# DATA FOR THIS TASK
------------------------
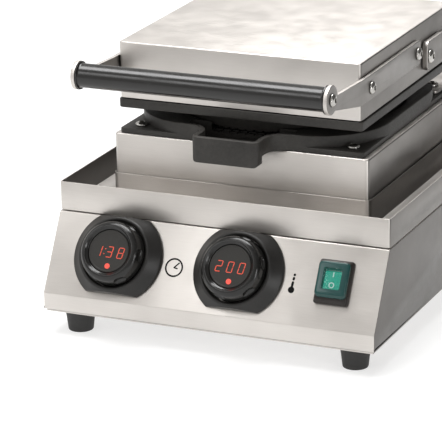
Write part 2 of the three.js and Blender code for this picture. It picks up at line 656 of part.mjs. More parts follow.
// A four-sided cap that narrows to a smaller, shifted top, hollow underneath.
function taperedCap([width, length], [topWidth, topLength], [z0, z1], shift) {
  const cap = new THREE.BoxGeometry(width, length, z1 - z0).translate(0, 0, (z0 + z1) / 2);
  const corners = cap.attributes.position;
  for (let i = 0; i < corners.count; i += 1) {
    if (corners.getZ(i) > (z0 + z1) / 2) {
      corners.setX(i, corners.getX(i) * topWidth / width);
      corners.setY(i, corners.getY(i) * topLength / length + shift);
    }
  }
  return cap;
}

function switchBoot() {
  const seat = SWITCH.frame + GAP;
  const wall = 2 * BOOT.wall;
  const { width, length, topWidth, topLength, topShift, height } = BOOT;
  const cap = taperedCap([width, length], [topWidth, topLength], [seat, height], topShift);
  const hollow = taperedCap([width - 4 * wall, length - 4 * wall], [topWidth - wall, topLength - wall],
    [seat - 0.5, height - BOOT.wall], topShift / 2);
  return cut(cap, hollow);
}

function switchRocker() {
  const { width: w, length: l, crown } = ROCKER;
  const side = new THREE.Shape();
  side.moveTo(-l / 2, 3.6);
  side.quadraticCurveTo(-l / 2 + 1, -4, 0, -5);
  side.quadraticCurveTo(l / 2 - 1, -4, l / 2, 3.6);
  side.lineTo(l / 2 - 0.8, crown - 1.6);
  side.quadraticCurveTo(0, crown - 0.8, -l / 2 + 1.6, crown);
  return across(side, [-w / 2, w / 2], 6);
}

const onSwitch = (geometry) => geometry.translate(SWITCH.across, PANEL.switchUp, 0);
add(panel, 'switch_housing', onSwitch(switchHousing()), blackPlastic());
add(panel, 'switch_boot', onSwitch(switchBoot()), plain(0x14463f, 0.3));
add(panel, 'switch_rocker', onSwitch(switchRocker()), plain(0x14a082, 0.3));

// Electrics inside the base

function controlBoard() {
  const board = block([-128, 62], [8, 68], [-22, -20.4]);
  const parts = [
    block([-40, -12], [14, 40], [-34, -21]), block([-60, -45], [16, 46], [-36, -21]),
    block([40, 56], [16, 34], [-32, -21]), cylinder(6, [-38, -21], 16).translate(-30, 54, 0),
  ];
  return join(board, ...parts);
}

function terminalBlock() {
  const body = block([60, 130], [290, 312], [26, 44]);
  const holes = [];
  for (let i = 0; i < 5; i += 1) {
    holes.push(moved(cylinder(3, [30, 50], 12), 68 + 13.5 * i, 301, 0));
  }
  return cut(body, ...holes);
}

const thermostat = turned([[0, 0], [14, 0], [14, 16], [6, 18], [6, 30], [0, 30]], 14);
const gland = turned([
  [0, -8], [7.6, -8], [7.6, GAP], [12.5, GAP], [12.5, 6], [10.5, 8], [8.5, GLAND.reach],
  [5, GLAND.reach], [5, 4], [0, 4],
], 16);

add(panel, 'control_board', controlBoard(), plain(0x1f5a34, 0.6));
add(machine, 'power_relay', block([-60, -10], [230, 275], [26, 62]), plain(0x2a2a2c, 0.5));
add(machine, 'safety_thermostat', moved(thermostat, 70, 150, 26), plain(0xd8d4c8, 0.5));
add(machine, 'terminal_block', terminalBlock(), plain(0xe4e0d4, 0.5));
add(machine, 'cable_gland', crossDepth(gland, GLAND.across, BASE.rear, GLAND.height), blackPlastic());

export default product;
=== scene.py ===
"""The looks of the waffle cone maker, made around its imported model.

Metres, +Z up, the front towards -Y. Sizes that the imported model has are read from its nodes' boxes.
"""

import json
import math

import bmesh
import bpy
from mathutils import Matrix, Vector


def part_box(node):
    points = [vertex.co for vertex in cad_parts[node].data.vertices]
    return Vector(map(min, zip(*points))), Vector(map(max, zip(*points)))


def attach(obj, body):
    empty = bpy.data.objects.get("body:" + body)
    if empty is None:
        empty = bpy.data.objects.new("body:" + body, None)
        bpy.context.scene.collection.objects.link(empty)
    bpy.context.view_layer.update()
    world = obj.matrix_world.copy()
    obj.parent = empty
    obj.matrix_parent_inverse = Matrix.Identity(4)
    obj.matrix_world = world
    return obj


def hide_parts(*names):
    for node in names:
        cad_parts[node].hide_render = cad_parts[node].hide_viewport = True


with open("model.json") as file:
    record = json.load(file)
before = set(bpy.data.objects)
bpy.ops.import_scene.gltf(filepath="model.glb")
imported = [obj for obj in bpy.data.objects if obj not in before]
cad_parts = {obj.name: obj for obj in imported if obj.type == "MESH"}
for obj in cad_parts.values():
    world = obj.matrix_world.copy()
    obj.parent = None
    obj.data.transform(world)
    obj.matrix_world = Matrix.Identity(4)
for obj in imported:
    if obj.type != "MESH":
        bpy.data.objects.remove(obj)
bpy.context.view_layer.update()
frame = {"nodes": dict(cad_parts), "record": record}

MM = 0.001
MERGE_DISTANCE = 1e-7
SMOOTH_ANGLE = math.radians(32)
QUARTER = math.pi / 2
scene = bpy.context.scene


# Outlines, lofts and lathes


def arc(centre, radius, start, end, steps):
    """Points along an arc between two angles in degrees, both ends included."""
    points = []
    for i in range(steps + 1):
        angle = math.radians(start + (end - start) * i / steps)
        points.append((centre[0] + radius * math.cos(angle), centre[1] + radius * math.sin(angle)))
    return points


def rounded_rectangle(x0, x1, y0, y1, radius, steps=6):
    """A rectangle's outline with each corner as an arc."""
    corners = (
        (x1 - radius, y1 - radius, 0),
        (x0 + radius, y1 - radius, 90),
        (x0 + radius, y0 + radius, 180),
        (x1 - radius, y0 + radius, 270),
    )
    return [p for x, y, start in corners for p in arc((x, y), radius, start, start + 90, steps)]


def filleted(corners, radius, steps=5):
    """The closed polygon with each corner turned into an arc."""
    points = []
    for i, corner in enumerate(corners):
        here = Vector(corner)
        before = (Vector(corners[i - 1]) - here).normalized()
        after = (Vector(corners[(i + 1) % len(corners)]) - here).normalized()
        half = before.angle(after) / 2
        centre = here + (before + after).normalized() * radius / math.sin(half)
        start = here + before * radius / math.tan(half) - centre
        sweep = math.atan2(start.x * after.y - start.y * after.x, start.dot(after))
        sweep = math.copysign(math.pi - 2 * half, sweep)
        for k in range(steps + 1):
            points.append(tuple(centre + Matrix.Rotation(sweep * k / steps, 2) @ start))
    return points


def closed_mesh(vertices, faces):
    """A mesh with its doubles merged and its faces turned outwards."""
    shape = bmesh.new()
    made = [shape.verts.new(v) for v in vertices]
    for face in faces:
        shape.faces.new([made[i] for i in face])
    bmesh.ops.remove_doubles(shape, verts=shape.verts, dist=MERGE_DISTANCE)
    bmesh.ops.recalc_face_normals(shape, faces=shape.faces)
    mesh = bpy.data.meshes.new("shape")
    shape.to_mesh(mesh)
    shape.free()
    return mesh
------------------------
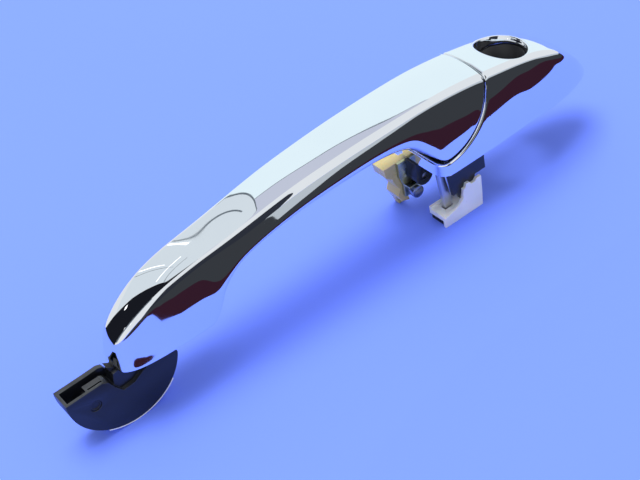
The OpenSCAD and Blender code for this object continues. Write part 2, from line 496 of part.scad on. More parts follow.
------------------------
# AIM OF THE TASK
Exactly the lines above from the one with "[0, 30]], 14);" to the one with "bpy.context.scene.collection.objects.link(empty)", both included, are to be quoted; leave the rest out.

# EXPECTED OUTPUT
const thermostat = turned([[0, 0], [14, 0], [14, 16], [6, 18], [6, 30], [0, 30]], 14);
const gland = turned([
  [0, -8], [7.6, -8], [7.6, GAP], [12.5, GAP], [12.5, 6], [10.5, 8], [8.5, GLAND.reach],
  [5, GLAND.reach], [5, 4], [0, 4],
], 16);

add(panel, 'control_board', controlBoard(), plain(0x1f5a34, 0.6));
add(machine, 'power_relay', block([-60, -10], [230, 275], [26, 62]), plain(0x2a2a2c, 0.5));
add(machine, 'safety_thermostat', moved(thermostat, 70, 150, 26), plain(0xd8d4c8, 0.5));
add(machine, 'terminal_block', terminalBlock(), plain(0xe4e0d4, 0.5));
add(machine, 'cable_gland', crossDepth(gland, GLAND.across, BASE.rear, GLAND.height), blackPlastic());

export default product;
=== scene.py ===
"""The looks of the waffle cone maker, made around its imported model.

Metres, +Z up, the front towards -Y. Sizes that the imported model has are read from its nodes' boxes.
"""

import json
import math

import bmesh
import bpy
from mathutils import Matrix, Vector


def part_box(node):
    points = [vertex.co for vertex in cad_parts[node].data.vertices]
    return Vector(map(min, zip(*points))), Vector(map(max, zip(*points)))


def attach(obj, body):
    empty = bpy.data.objects.get("body:" + body)
    if empty is None:
        empty = bpy.data.objects.new("body:" + body, None)
        bpy.context.scene.collection.objects.link(empty)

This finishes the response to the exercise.